<<<<

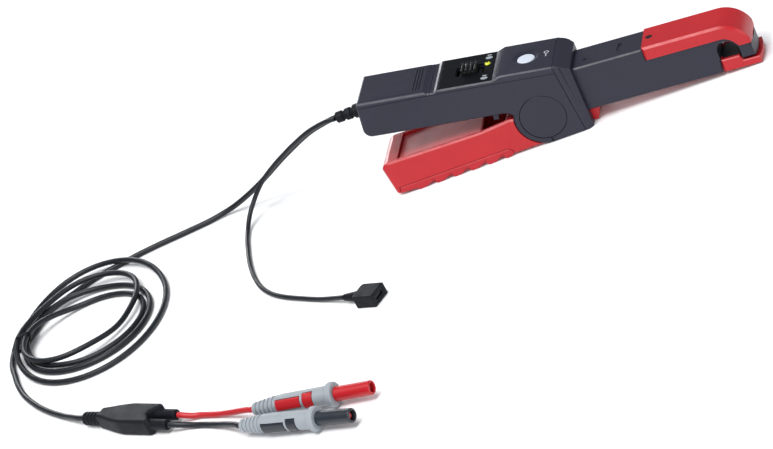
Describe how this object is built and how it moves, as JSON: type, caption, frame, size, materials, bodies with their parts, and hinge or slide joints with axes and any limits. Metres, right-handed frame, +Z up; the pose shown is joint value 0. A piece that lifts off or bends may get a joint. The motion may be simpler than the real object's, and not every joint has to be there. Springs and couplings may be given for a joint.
{
  "type": "clamp meter",
  "caption": "Slim-jaw current probe with a squeeze lever, sliding range switch and zero button, on a coiled signal lead with two test plugs and a power cord.",
  "frame": {"origin": "bottom centre of the probe without its cords, on the surface it stands on", "axes": "+X along the probe towards the jaw tip, +Z up, +Y across the probe, away from the side the cords lie on"},
  "size_m": [0.4781, 0.3011, 0.0641],
  "materials": {
    "housing_plastic": "fine satin texture",
    "label_film": "satin",
    "red_plastic": "semi-gloss",
    "red_rubber": "soft ribbed",
    "tray_plastic": "satin",
    "button_plastic": "satin",
    "led_lens": "clear",
    "grey_lens": "clear",
    "black_plastic": "satin",
    "steel": "plain",
    "core_steel": "laminated",
    "copper": "enamelled wire",
    "board": "solder mask",
    "battery_case": "satin",
    "cord_jacket": "matte",
    "red_jacket": "matte",
    "handle_grey": "matte"
  },
  "bodies": {
    "housing": {"lower_shell": "housing_plastic", "top_panel": "housing_plastic", "label_plate": "label_film", "range_window_left": "grey_lens", "range_window_right": "grey_lens", "status_led": "led_lens", "front_bezel": "housing_plastic", "circuit_board": "board", "switch_body": "steel", "zero_switch": "black_plastic", "battery": "battery_case", "battery_snap": "black_plastic", "housing_screw_left": "steel", "housing_screw_right": "steel", "pivot_pin": "steel", "pivot_cover_left": "housing_plastic", "pivot_cover_right": "housing_plastic", "pivot_spring": "steel", "jaw_beam": "housing_plastic", "nose_cap": "red_plastic", "cap_screw": "steel", "upper_core": "core_steel", "hall_sensor": "black_plastic", "sensor_coil": "copper", "strain_relief": "black_plastic", "lead_run": "cord_jacket", "lead_coil": "cord_jacket", "coil_tie": "black_plastic", "lead_tail": "cord_jacket", "power_cord": "cord_jacket", "red_lead": "red_jacket", "black_lead": "cord_jacket", "splitter": "black_plastic", "power_connector": "black_plastic", "power_socket": "steel", "red_plug_handle": "handle_grey", "red_plug_inlay_long": "red_plastic", "red_plug_inlay_short": "red_plastic", "red_plug_shroud": "red_plastic", "red_plug_pin": "steel", "black_plug_handle": "handle_grey", "black_plug_inlay_long": "black_plastic", "black_plug_inlay_short": "black_plastic", "black_plug_shroud": "black_plastic", "black_plug_pin": "steel"},
    "lever": {"lever": "red_plastic", "lever_tray": "tray_plastic", "finger_sole": "red_rubber", "lower_core": "core_steel"},
    "switch_knob": {"switch_knob": "black_plastic"},
    "zero_button": {"zero_button": "button_plastic"},
    "battery_cover": {"battery_cover": "housing_plastic"}
  },
  "joints": [
    {"name": "lever_hinge", "type": "hinge", "parent": "housing", "child": "lever", "pos_m": [-0.01403, 0, 0.0171], "axis": [0, 1, 0], "range_deg": [0, 8.5], "stiffness_Nm_per_rad": 3, "springref_deg": -20.05},
    {"name": "switch_slide", "type": "slide", "parent": "housing", "child": "switch_knob", "axis": [0.9826, 0, -0.1857], "range_m": [-0.0033, 0.0033]},
    {"name": "zero_press", "type": "slide", "parent": "housing", "child": "zero_button", "axis": [-0.1857, 0, -0.9826], "range_m": [0, 0.0007], "stiffness_N_per_m": 600, "springref_m": -0.001},
    {"name": "cover_slide", "type": "slide", "parent": "housing", "child": "battery_cover", "axis": [-0.9826, 0, 0.1857], "range_m": [0, 0.042]}
  ]
}
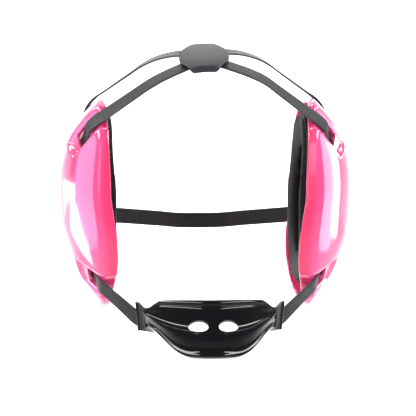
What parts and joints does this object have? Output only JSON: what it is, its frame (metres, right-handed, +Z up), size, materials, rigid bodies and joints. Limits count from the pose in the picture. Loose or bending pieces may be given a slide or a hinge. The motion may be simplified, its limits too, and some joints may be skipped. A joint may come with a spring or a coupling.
{
  "type": "wrestling ear guard",
  "caption": "Wrestling ear guard: domed ear shells with foam ear rings, webbing over the crown, round the nape and down to a moulded chin cup.",
  "frame": {"origin": "crown seat: the middle of the crown plate's underside, where the guard rests on the top of the head", "axes": "+Z up, -Y the way the face looks, +X to the wearer's left"},
  "size_m": [0.2179, 0.2157, 0.2198],
  "materials": {
    "shell": "hot pink glossy moulded plastic",
    "pad": "black cloth over foam, matt",
    "plate": "dark grey moulded rubber, satin",
    "webbing": "black woven nylon webbing",
    "cup": "black glossy soft vinyl"
  },
  "bodies": {
    "root": {"shell_left": "shell", "shell_right": "shell", "ear_pad_left": "pad", "ear_pad_right": "pad", "crown_plate": "plate", "front_strap_left": "webbing", "front_strap_right": "webbing", "rear_strap_left": "webbing", "rear_strap_right": "webbing", "chin_strap_left": "webbing", "chin_strap_right": "webbing", "nape_strap": "webbing", "chin_cup": "cup"}
  },
  "joints": []
}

>>>>

(Problem) Quote the line that contains "What parts and" and each line after it through the end of the data, exactly, leaving out everything else.

(Correct answer)
What parts and joints does this object have? Output only JSON: what it is, its frame (metres, right-handed, +Z up), size, materials, rigid bodies and joints. Limits count from the pose in the picture. Loose or bending pieces may be given a slide or a hinge. The motion may be simplified, its limits too, and some joints may be skipped. A joint may come with a spring or a coupling.
{
  "type": "wrestling ear guard",
  "caption": "Wrestling ear guard: domed ear shells with foam ear rings, webbing over the crown, round the nape and down to a moulded chin cup.",
  "frame": {"origin": "crown seat: the middle of the crown plate's underside, where the guard rests on the top of the head", "axes": "+Z up, -Y the way the face looks, +X to the wearer's left"},
  "size_m": [0.2179, 0.2157, 0.2198],
  "materials": {
    "shell": "hot pink glossy moulded plastic",
    "pad": "black cloth over foam, matt",
    "plate": "dark grey moulded rubber, satin",
    "webbing": "black woven nylon webbing",
    "cup": "black glossy soft vinyl"
  },
  "bodies": {
    "root": {"shell_left": "shell", "shell_right": "shell", "ear_pad_left": "pad", "ear_pad_right": "pad", "crown_plate": "plate", "front_strap_left": "webbing", "front_strap_right": "webbing", "rear_strap_left": "webbing", "rear_strap_right": "webbing", "chin_strap_left": "webbing", "chin_strap_right": "webbing", "nape_strap": "webbing", "chin_cup": "cup"}
  },
  "joints": []
}